# shimano ci4 knob replacement question



## fresh bunker (Jul 9, 2006)

Hey guys i have shimano ci4 that i bought last year. i am not liking the new handle grip. Is there a place where i can buy replacement knobs for the ci4 or any other shimano reels like stradic, sustain etc. Thanks


----------



## yakattackn (May 18, 2010)

You may want to either call Shimano or go to their website shimano.com. Looking at their schematics, it shows different part numbers for the handle between the C14 and the standard Stradic (of same size), which I would have suspected seeing that the knobs require different fitting, but its interesting that the drive gear is different as well. The threads may be different, but I doubt it. It’s probably a different gear ratio. I suspect that you may have to replace the handle and the knob as a whole with a like size Stradic. I wanted a C14 but heard many complaints about the knob slipping off or just simply not feeling right.

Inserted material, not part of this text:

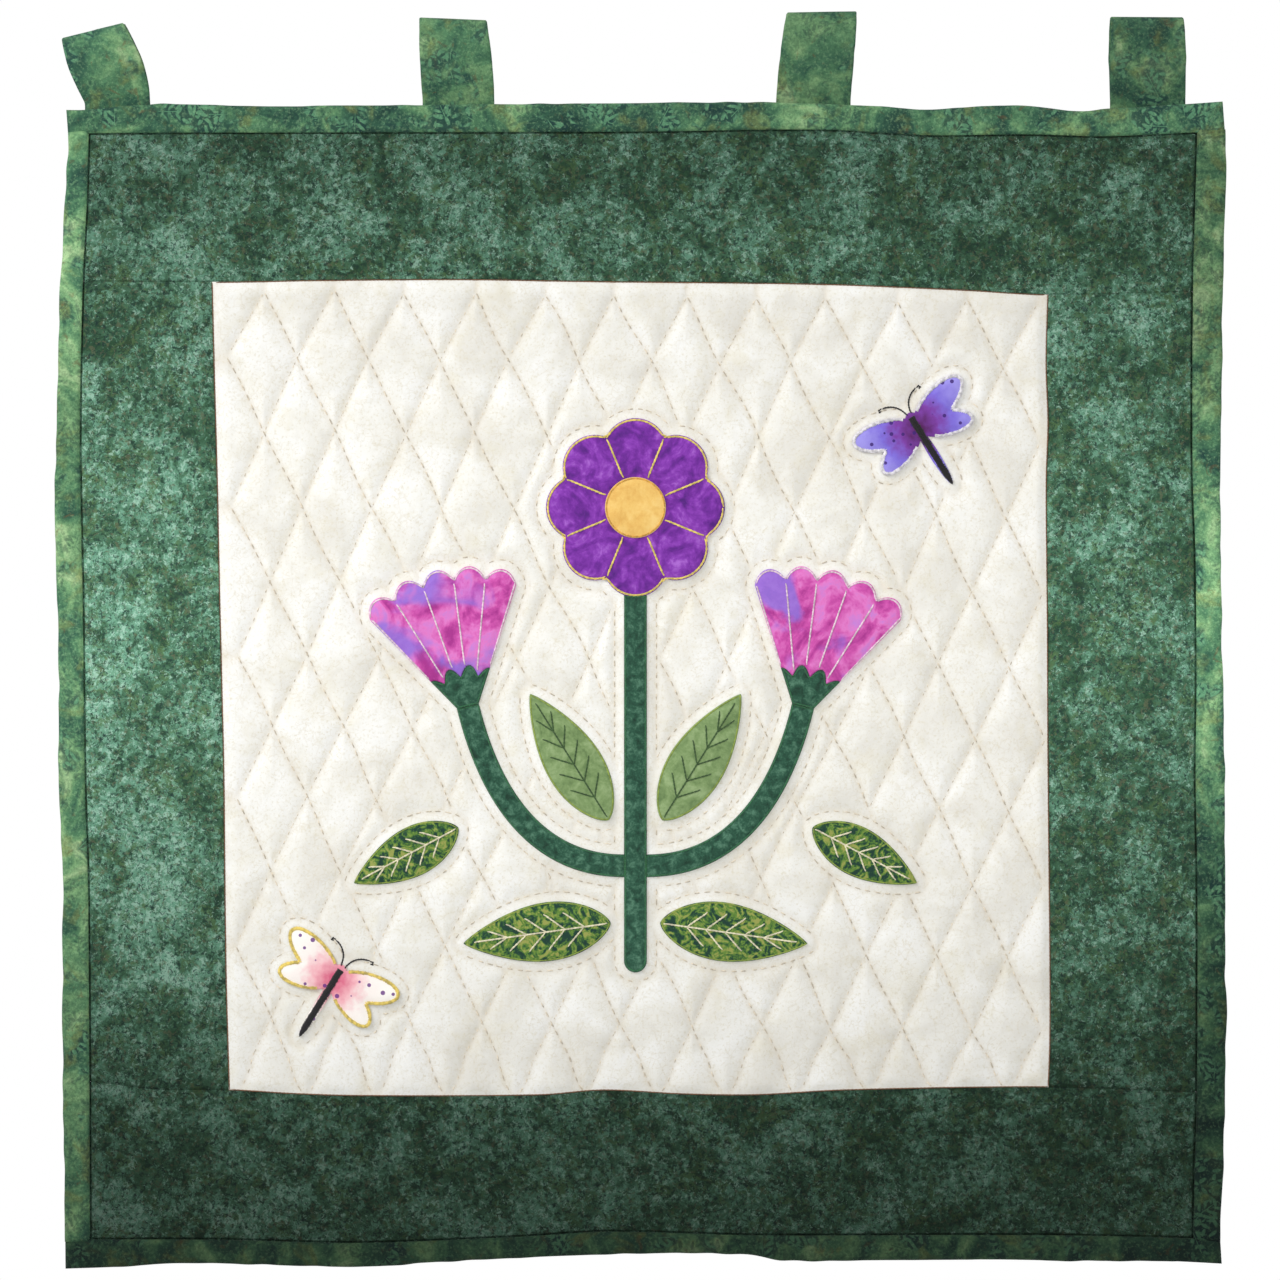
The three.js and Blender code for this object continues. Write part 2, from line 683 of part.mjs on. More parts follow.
// A top or bottom strip; down is 1 where its seam lies below its outer edge
function wideStrip(edge, bindingLine, seam, down) {
  return strip(wideStations(edge), (row, station) => {
    const seamX = bentStation(station, edge, dropOf(seam, station));
    const seamDrop = dropOf(seam, seamX) - down * SEAM_INSET;
    const drop = rowPlace(row, dropOf(edge, station), dropOf(bindingLine, station), seamDrop);
    return { x: bentStation(station, edge, drop), drop, toSeam: Math.abs(seamDrop - drop) };
  });
}

function borderTop() {
  const { front, back } = wideStrip(TOP_EDGE, TOP_BINDING_LINE, UPPER_SEAM, 1);
  add('border_top', slab(front, back), 'border');
}

function borderBottom() {
  const { front, back } = wideStrip(BOTTOM_EDGE, BOTTOM_BINDING_LINE, LOWER_SEAM, -1);
  add('border_bottom', slab([...front].reverse(), [...back].reverse()), 'border');
}

const TALL_STEPS = 20;
const MIDDLE_DROP = 335;

// A side strip runs from the upper seam, station 0, down to the lower one, station 1
function sideStrip(edge, bindingLine, seam) {
  const level = (x, station) =>
    THREE.MathUtils.lerp(dropOf(UPPER_SEAM, x) + SEAM_INSET, dropOf(LOWER_SEAM, x) - SEAM_INSET, station);
  return strip(evenly(0, 1, TALL_STEPS), (row, station) => {
    const edgeDrop = level(xOf(edge, MIDDLE_DROP), station);
    const seamDrop = level(xOf(seam, MIDDLE_DROP), station);
    const seamX = xOf(seam, seamDrop) + Math.sign(xOf(edge, edgeDrop)) * SEAM_INSET;
    const x = rowPlace(row, xOf(edge, edgeDrop), xOf(bindingLine, edgeDrop), seamX);
    return { x, drop: level(x, station), toSeam: Math.abs(seamX - x) };
  });
}

function borderLeft() {
  const { front, back } = sideStrip(LEFT_EDGE, LEFT_BINDING_LINE, LEFT_SEAM);
  add('border_left', slab(transposed(front), transposed(back)), 'border');
}

function borderRight() {
  const { front, back } = sideStrip(RIGHT_EDGE, RIGHT_BINDING_LINE, RIGHT_SEAM);
  const mirrored = (rows) => transposed(rows).map((row) => [...row].reverse());
  add('border_right', slab(mirrored(front), mirrored(back)), 'border');
}

// Section of a binding strip, folded round the raw edge: depth is the distance in from the fold,
// cavity how far in from it the hollow for the sheet's edge begins
function bindingSection(reach, cloth, cavity) {
  const inside = HEM_HALF + GAP;
  const outside = inside + cloth;
  const fold = outside * FOLD_ROUNDING.share;
  return [
    { depth: reach, forward: outside },
    { depth: FOLD_ROUNDING.depth, forward: outside },
    { depth: 0, forward: fold },
    { depth: 0, forward: -fold },
    { depth: FOLD_ROUNDING.depth, forward: -outside },
    { depth: reach, forward: -outside },
    { depth: reach, forward: -inside },
    { depth: cavity, forward: -inside },
    { depth: cavity, forward: inside },
    { depth: reach, forward: inside },
  ];
}

function endCaps(sections) {
  const cap = (section) => [
    [section[0], section[1], section[8]],
    [section[0], section[8], section[9]],
    [section[1], section[2], section[8]],
    [section[2], section[3], section[8]],
    [section[3], section[7], section[8]],
    [section[3], section[4], section[7]],
    [section[4], section[5], section[7]],
    [section[5], section[6], section[7]],
  ];
  const last = sections[sections.length - 1];
  return [...reversed(cap(sections[0])), ...cap(last)];
}

// Turns the triangles round where they face inwards
function facingOut(triangles) {
  const volume = triangles.reduce((sum, [a, b, c]) => sum + a.dot(b.clone().cross(c)), 0);
  return volume > 0 ? triangles : reversed(triangles);
}

function binding(name, stations, place) {
  const sections = stations.map((station) =>
    place(station).map(({ x, drop, forward }) => onSheet(x, drop, forward)),
  );
  add(name, closedGeometry(facingOut([...loft(sections), ...endCaps(sections)])), 'batik');
}

// Top and bottom strips: closed at their ends, where the hollow stops short
function wideBinding(name, edge, line, down) {
  const inner = wideStations(edge);
  const left = inner[0] - HEM_INSET;
  const right = inner[inner.length - 1] + HEM_INSET;
  const stations = [left, left + BINDING_FOLD, ...inner, right - BINDING_FOLD, right];
  binding(name, stations, (x) => {
    const from = dropOf(edge, x);
    const reach = Math.abs(dropOf(line, x) - from);
    const cavity = x === left || x === right ? reach - END_CLOTH : BINDING_FOLD;
    return bindingSection(reach, TOP_BINDING_CLOTH, cavity).map(({ depth, forward }) => {
      const drop = from + down * depth;
      return { x: bentStation(x, edge, drop), drop, forward };
    });
  });
}

// Side strips: their ends run up to the strips that lie over them
function tallBinding(name, edge, line, inward) {
  const level = (x, share) =>
    THREE.MathUtils.lerp(dropOf(TOP_BINDING_LINE, x) + GAP, dropOf(BOTTOM_BINDING_LINE, x) - GAP, share);
  binding(name, evenly(0, 1, TALL_STEPS + 4), (share) => {
    const edgeDrop = level(xOf(edge, MIDDLE_DROP), share);
    const from = xOf(edge, edgeDrop);
    const reach = Math.abs(xOf(line, edgeDrop) - from);
    return bindingSection(reach, BINDING_CLOTH, BINDING_FOLD).map(({ depth, forward }) => {
      const x = from + inward * depth;
      return { x, drop: level(x, share), forward };
    });
  });
}

// A tab is a strip of cloth with its ends sewn together behind the top edge, open as a loop
function tab(name, { foot, crown, footWidth, crownWidth, rise, tilt }) {
  const section = [
    ...TAB_SECTION.map((row) => ({ ...row, side: -1 })),
    ...TAB_SECTION.slice(0, -1).reverse().map((row) => ({ ...row, side: 1 })),
  ];
  const scale = rise / TAB_RISE;
  const edge = dropOf(TOP_EDGE, foot);
  const place = (height, across, outward) => {
    const share = Math.max(height / TAB_RISE, 0);
    const middle = THREE.MathUtils.lerp(foot, crown, share ** 1.2);
    const fromMiddle = across * THREE.MathUtils.lerp(footWidth, crownWidth, share);
    const up = (height > 0 ? height * scale : height) + tilt * fromMiddle * share;
    const x = middle + fromMiddle;
    return new THREE.Vector3(x, outward - foldDepth(x, edge), -edge + up);
  };
  const columns = evenly(-0.5, 0.5, TAB_COLUMNS - 1);
  const outer = columns.map((c) => section.map((row) => place(row.outerRise, c, row.side * row.outer)));
  const inner = columns.map((c) => section.map((row) => place(row.innerRise, c, row.side * row.inner)));
  const triangles = loft(outer);
  triangles.push(...reversed(loft(inner)));
  const ends = [[outer[0], inner[0]], [inner[TAB_COLUMNS - 1], outer[TAB_COLUMNS - 1]]];
  for (const [from, to] of ends) {
    for (let k = 0; k < section.length; k += 1) {
      const next = (k + 1) % section.length;
      triangles.push(...quad(from[next], from[k], to[k], to[next]));
    }
  }
  add(name, closedGeometry(facingOut(triangles)), 'batik');
}

// A point of an applique piece on the panel, at a height over the quilting
function onPanel({ u, v }, height) {
  return onSheet(DESIGN.x + u, DESIGN.drop - v, APPLIQUE_LIFT + height);
}

// Front height of a piece: its turned edge is thinner than its middle
const pillow = (fullness) => THREE.MathUtils.lerp(APPLIQUE_TURNED_EDGE, APPLIQUE_CLOTH, fullness);

// A piece between a left and a right edge, from its top row down; place gives a point at
// (t down the piece, s from -1 to 1 across it)
function patch(name, material, rows, columns, place) {
  const full = (s) => 1 - Math.abs(s) ** 3;
  const front = grid(rows, columns, (t, s) => onPanel(place(t, s), pillow(full(s))));
  const back = grid(rows, columns, (t, s) => onPanel(place(t, s), 0));
  add(name, slab(front, back), material);
}

const ACROSS = [-1, -0.5, 0.5, 1];

function mainStem() {
  const { bottom, top } = MAIN_STEM;
  const rows = [...evenly(top, bottom + STEM_HALF, 10), bottom + 3, bottom + 1, bottom + 0.1];
  patch('stem_main', 'stem', rows, ACROSS, (v, s) => {
    const intoEnd = Math.max(bottom + STEM_HALF - v, 0) / STEM_HALF;
    return { u: s * STEM_HALF * Math.sqrt(1 - intoEnd * intoEnd), v };
  });
}

function sideStem(name, side) {
  patch(name, 'stem', evenly(1, 0, 12), ACROSS, (t, s) => {
    const { at, along } = bezier(SIDE_STEM, t);
    const out = s * side * STEM_HALF;
    return { u: side * (at.x + along.y * out), v: at.y - along.x * out };
  });
}

function leaf(name, material, side, shape) {
  const rows = evenly(1, 0, 8);
  patch(name, material, rows, ACROSS, (t, s) => {
    const { u, v } = polar(shape, shape.aim, shape.length * t);
    const across = s * side * leafHalf(shape, t);
    const aim = radians(shape.aim);
    return { u: side * (u + across * Math.sin(aim)), v: v - across * Math.cos(aim) };
  });
}

// A bloom fans out from the end of its stem, and a calyx holds its foot
function fan(name, material, side, inner, outer, columns, steps) {
  const rows = evenly(1, 0, steps);
  patch(name, material, rows, columns, (t, s) => {
    const reach = THREE.MathUtils.lerp(inner(s), outer(s), t);
    const { u, v } = polar(FAN_MIDDLE, BLOOM.aim - side * s * BLOOM.halfAngle, reach);
    return { u: side * u, v };
  });
}

function bloom(name, side) {
  fan(`bloom_${name}`, 'pink', side, (s) => calyxEdge(s) + GAP, bloomEdge, evenly(-1, 1, 20), 3);
  fan(`calyx_${name}`, 'stem', side, calyxFoot, calyxEdge, evenly(-1, 1, 12), 2);
}

const FLAT_RINGS = [0, 1];

function rosette() {
  const angles = evenly(0, 360, ROSETTE.petals * 8).slice(0, -1);
  const rings = [0, 0.5, 0.86, 1];
  const place = (share, angle) => polar(ROSETTE, angle, share * rosetteReach(angle));
  const full = (share) => 1 - share ** 6;
  const front = grid(rings, angles, (share, angle) => onPanel(place(share, angle), pillow(full(share))));
  const back = grid(FLAT_RINGS, angles, (share, angle) => onPanel(place(share, angle), 0));
  add('rosette', disc(front, back), 'purple');
}

function rosetteCentre() {
  const angles = evenly(0, 360, 24).slice(0, -1);
  const rings = [0, 0.7, 1];
  const foot = APPLIQUE_CLOTH + GAP;
  const place = (share, angle) => polar(ROSETTE, angle, share * ROSETTE_CENTRE_RADIUS);
  const top = (share) => foot + pillow(1 - share ** 4);
  const front = grid(rings, angles, (share, angle) => onPanel(place(share, angle), top(share)));
  const back = grid(FLAT_RINGS, angles, (share, angle) => onPanel(place(share, angle), foot));
  add('rosette_centre', disc(front, back), 'yellow');
}

function insect({ name, u, v, aim }, material) {
  const angles = evenly(0, 360, 72).slice(0, -1);
  const rings = [0, 0.6, 1];
  const place = (share, angle) => polar({ u, v }, angle + aim, share * insectReach(angle));
  const full = (share) => 1 - share ** 3;
  const front = grid(rings, angles, (share, angle) => onPanel(place(share, angle), pillow(full(share))));
  const back = grid(FLAT_RINGS, angles, (share, angle) => onPanel(place(share, angle), 0));
  add(name, disc(front, back), material);
}

centrePanel();
borderTop();
borderBottom();
borderLeft();
borderRight();
wideBinding('binding_top', TOP_EDGE, TOP_BINDING_LINE, 1);
wideBinding('binding_bottom', BOTTOM_EDGE, BOTTOM_BINDING_LINE, -1);
tallBinding('binding_left', LEFT_EDGE, LEFT_BINDING_LINE, 1);
tallBinding('binding_right', RIGHT_EDGE, RIGHT_BINDING_LINE, -1);
TABS.forEach((shape, i) => tab(`tab_${i + 1}`, shape));
mainStem();
sideStem('stem_left', -1);
sideStem('stem_right', 1);
LEAF_PAIRS.forEach((shape, i) => {
  const material = i === 1 ? 'light_leaf' : 'batik_leaf';
  leaf(`leaf_${2 * i + 1}`, material, -1, shape);
  leaf(`leaf_${2 * i + 2}`, material, 1, shape);
});
bloom('left', -1);
bloom('right', 1);
rosette();
rosetteCentre();
insect(INSECTS[0], 'violet');
insect(INSECTS[1], 'pale');

export default group;
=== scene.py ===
"""Applique wall hanging: its cloth, quilting and thread work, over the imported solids.

Sizes are in millimetres until on_sheet turns them into the frame's metres. x runs to the right, drop is
the distance below the rod's axis and forward the distance in front of the sheet's middle. On the panel
u and v are counted to the right of and above the middle of the applique.
"""
import math

import bmesh
import bpy
import numpy as np
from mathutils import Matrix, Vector
from mathutils.bvhtree import BVHTree
from mathutils.kdtree import KDTree


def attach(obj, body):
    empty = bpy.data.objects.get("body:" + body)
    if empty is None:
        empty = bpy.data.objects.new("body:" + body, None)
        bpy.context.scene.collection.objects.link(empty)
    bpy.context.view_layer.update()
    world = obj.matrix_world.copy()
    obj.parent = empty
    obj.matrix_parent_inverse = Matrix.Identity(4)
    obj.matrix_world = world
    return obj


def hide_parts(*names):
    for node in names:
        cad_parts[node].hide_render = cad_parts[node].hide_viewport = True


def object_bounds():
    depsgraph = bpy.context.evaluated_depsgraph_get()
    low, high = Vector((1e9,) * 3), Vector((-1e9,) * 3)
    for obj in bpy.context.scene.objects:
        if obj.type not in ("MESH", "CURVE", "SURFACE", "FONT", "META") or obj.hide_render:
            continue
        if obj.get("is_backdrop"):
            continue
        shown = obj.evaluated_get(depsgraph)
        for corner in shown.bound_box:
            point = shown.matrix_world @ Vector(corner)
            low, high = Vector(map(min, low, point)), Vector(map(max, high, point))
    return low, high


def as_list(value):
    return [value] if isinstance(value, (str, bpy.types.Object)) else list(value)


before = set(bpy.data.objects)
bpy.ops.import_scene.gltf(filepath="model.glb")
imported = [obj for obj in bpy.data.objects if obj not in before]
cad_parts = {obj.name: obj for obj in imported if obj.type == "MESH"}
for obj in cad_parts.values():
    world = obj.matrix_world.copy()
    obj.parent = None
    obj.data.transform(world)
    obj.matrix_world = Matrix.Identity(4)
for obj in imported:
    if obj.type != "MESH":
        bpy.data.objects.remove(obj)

CAD_BOX = [list(corner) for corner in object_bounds()]

# Thicknesses of the quilted sheet, each counted from its middle to one face
STITCHED_HALF = 1.0
FRONT_PUFF = 2.1
BACK_PUFF = 0.8
SEAM_HALF = 1.1
HEM_HALF = 1.3
BORDER_HALF = 2.3
PUFF_ROUNDNESS = 3.4
# Width of the painted shade along the quilting's valleys
VALLEY_SHADE_WIDTH = 1.6

# Cloth thicknesses
GAP = 0.3
BINDING_CLOTH = 0.8
TOP_BINDING_CLOTH = 1.1
BINDING_CAVITY = 1.2
APPLIQUE_CLOTH = 1.3
TURNED_EDGE = 0.9
TURNED_EDGE_WIDTH = 0.8
TAB_CLOTH = 1.5
TAB_RISE = 47
SHEET_Y = -(HEM_HALF + GAP + TOP_BINDING_CLOTH + GAP + TAB_CLOTH)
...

I’ve got 11 Shimano reels ranging from the Curado to the Saros and very pleased with their quality, performance and customer service. I would recommend calling Shimano, they should be able to help you out.


----------



## fresh bunker (Jul 9, 2006)

thank you for the reply. i am going to try to contact shimano to get more info.


----------



## rocket (Dec 1, 2008)

I just purchased the ci4 2500. I also have a shimano saros 2500 which is basically the same as a stradic. I just tried to put the saros handle on the ci4. It was NOT a match. The threads were the same but the length on the part that screws into the reel body is different. The Saros handle would not screw all the way into the body leaving a gap.

Please let us know what you find out from Shimano. I haven't used my ci4 yet so I don't know if the handle will be an issue. I assume they designed it that way to reduce weight since that is a big selling point for the ci4.

Edit: The saros I used is a 3000 but I'm pretty sure that's the same body as the 2500 with a larger spool. I could be wrong.


----------